*Aim*: The entries below contain a line with "What three.js and" and a line with "wasm.setup();". Retype exactly everything from the first down to the second, both included, and nothing else.

*Dataset records*:
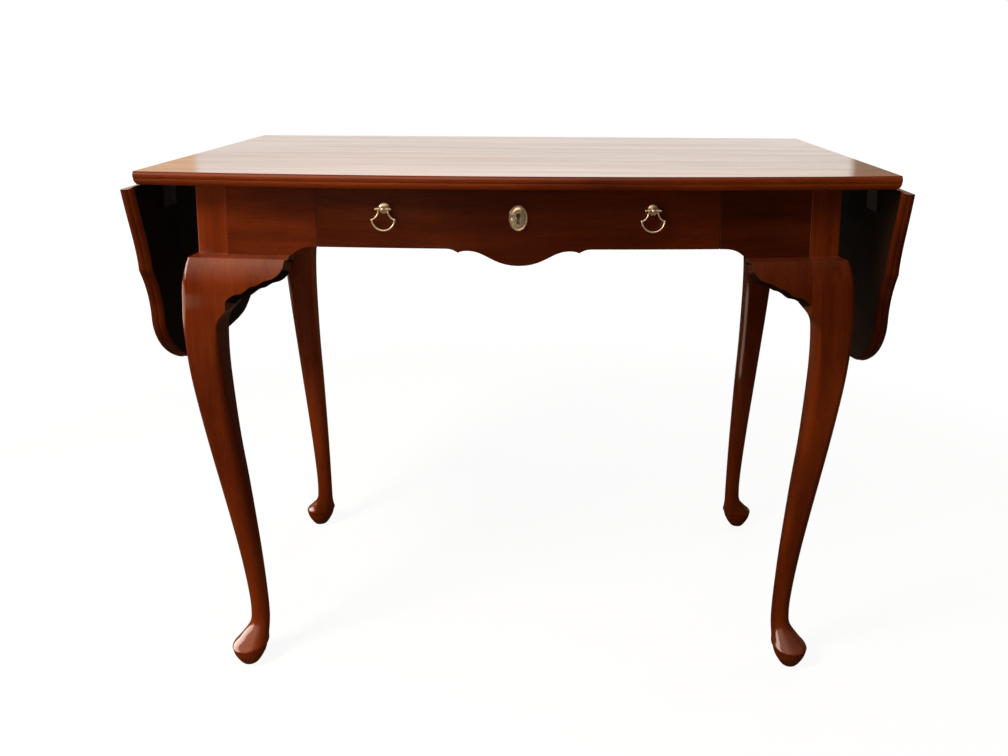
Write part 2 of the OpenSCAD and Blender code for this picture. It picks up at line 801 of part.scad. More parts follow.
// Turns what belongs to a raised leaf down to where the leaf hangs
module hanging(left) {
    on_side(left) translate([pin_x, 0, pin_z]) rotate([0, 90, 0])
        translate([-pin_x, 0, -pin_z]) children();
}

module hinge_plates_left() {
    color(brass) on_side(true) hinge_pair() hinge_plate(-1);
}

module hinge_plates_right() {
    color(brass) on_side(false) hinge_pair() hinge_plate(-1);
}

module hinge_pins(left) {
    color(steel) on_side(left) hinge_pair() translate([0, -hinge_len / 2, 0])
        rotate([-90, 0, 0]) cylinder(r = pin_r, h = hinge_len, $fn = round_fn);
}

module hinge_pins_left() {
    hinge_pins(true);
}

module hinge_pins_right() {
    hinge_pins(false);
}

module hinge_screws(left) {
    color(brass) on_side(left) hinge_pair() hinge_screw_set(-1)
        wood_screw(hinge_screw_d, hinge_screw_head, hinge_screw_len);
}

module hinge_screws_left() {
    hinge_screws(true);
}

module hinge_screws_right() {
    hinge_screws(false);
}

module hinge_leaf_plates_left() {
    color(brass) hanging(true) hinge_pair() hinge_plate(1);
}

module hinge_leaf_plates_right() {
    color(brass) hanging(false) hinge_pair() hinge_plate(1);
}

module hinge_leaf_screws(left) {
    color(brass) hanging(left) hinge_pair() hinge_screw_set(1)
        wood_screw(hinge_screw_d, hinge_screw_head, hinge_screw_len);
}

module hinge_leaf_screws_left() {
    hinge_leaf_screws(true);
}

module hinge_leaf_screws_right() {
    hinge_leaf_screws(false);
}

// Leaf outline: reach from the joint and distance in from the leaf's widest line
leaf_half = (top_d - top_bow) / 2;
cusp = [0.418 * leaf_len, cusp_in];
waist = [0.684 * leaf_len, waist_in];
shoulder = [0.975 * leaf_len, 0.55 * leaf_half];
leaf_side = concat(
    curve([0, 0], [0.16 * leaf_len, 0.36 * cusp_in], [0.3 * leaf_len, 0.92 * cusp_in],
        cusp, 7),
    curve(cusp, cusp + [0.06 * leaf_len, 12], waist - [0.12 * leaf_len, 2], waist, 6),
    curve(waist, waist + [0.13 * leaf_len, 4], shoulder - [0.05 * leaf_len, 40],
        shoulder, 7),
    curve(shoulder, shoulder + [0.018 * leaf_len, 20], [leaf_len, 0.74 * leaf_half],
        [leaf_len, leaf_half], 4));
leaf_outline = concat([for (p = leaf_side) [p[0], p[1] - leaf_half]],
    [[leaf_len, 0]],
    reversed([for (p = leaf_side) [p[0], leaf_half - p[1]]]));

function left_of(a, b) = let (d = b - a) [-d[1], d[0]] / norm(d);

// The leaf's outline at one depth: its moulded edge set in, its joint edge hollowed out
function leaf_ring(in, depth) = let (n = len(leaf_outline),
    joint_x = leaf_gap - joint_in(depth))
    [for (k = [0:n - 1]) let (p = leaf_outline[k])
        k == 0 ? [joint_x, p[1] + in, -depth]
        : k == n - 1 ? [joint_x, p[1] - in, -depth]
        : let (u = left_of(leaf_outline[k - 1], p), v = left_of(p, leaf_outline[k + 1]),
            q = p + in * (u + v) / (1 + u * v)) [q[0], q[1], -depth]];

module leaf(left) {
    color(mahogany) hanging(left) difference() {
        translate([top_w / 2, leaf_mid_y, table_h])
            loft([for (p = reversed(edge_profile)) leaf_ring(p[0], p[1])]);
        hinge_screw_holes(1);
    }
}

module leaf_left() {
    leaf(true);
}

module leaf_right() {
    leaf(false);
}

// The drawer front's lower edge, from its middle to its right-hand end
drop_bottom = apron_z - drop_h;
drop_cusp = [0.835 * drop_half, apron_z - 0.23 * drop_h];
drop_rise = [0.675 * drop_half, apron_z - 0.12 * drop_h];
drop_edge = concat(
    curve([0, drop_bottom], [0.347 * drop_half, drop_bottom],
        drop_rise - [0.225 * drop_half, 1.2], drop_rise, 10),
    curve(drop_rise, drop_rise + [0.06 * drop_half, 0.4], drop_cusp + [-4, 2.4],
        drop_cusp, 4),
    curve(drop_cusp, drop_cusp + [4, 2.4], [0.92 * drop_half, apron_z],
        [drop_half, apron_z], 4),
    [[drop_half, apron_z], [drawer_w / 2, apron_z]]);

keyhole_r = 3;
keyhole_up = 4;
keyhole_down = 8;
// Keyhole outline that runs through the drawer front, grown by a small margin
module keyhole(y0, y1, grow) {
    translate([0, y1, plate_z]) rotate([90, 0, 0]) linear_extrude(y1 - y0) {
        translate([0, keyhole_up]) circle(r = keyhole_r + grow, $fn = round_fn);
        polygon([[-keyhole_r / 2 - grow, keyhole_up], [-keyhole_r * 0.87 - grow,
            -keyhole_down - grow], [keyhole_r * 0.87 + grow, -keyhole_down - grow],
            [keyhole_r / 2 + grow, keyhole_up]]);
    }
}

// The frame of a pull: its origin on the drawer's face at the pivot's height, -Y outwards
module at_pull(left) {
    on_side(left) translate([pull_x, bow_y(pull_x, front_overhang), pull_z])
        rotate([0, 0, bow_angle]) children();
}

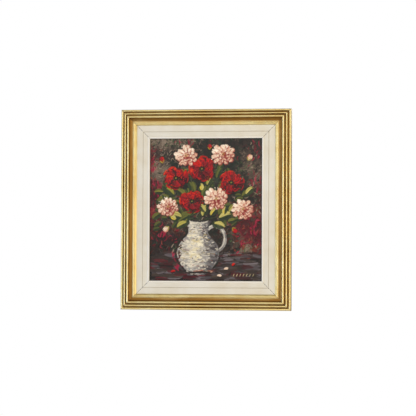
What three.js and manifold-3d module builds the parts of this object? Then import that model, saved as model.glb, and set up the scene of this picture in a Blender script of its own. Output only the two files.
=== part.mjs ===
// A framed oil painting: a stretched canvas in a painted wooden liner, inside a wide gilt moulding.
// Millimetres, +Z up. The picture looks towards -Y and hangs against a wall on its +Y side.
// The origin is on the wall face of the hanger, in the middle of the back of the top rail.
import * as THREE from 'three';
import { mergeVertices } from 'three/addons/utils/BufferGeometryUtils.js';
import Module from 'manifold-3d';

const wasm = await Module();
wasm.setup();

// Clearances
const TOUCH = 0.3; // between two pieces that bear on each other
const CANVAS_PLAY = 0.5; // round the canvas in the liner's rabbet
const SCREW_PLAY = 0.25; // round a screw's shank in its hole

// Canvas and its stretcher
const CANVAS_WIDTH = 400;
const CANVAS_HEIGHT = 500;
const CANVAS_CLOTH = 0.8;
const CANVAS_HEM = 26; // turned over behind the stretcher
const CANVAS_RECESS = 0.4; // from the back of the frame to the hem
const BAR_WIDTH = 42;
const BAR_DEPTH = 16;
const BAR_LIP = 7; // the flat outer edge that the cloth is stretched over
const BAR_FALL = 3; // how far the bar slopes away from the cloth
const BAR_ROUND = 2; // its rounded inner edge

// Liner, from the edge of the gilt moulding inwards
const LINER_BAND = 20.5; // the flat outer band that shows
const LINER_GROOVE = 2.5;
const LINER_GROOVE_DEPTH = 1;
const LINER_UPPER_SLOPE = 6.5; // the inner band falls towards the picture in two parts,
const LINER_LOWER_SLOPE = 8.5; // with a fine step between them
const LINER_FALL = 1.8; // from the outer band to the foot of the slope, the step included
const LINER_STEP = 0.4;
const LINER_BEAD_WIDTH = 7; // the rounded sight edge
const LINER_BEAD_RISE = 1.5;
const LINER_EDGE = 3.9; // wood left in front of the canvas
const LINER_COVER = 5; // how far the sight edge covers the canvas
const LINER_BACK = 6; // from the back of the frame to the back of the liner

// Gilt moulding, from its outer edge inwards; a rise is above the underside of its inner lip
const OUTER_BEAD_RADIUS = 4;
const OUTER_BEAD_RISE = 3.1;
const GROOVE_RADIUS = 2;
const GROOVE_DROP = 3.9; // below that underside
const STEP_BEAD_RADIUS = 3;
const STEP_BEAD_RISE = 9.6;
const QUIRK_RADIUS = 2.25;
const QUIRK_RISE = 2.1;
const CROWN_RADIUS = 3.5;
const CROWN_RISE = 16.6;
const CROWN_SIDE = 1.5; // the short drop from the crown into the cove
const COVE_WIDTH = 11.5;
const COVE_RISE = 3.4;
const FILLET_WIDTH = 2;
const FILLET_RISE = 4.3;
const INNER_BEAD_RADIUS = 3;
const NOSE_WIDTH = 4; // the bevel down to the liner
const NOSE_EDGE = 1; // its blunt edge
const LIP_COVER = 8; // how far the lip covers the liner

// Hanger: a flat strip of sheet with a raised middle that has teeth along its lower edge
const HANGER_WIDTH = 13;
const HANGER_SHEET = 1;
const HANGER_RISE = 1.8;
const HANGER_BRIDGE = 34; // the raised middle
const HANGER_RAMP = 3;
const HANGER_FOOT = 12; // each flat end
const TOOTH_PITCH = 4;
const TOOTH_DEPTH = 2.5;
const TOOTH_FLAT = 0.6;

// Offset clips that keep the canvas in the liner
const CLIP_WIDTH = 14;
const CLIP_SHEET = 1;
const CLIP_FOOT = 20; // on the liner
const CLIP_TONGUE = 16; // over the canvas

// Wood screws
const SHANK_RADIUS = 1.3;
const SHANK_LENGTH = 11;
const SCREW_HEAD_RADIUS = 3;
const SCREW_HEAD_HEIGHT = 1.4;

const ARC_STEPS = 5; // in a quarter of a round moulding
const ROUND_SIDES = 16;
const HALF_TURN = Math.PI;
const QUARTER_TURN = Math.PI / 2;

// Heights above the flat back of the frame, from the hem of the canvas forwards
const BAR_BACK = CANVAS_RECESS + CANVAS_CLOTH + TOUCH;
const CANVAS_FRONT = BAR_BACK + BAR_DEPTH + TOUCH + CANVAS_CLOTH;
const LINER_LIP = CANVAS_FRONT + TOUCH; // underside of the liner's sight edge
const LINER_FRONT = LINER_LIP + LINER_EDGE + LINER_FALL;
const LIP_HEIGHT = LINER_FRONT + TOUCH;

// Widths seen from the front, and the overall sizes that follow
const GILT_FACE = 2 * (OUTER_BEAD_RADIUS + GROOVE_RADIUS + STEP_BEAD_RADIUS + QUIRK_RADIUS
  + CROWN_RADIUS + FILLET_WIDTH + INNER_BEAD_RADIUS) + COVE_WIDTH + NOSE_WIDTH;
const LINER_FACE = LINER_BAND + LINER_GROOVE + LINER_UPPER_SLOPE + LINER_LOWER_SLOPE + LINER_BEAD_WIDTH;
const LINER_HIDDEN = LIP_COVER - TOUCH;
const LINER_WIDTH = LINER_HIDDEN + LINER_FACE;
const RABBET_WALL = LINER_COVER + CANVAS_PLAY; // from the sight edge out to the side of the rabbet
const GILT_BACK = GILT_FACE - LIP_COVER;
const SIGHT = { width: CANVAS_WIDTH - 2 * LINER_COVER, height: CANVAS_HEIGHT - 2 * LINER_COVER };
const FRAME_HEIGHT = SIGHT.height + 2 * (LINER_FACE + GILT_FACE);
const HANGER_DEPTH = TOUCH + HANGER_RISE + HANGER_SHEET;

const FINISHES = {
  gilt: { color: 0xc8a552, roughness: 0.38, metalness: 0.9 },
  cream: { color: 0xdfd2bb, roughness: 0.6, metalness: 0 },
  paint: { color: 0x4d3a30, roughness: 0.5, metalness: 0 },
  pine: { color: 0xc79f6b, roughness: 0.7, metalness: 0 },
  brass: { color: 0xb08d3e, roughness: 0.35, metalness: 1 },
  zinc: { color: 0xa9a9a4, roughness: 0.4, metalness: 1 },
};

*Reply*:
What three.js and manifold-3d module builds the parts of this object? Then import that model, saved as model.glb, and set up the scene of this picture in a Blender script of its own. Output only the two files.
=== part.mjs ===
// A framed oil painting: a stretched canvas in a painted wooden liner, inside a wide gilt moulding.
// Millimetres, +Z up. The picture looks towards -Y and hangs against a wall on its +Y side.
// The origin is on the wall face of the hanger, in the middle of the back of the top rail.
import * as THREE from 'three';
import { mergeVertices } from 'three/addons/utils/BufferGeometryUtils.js';
import Module from 'manifold-3d';

const wasm = await Module();
wasm.setup();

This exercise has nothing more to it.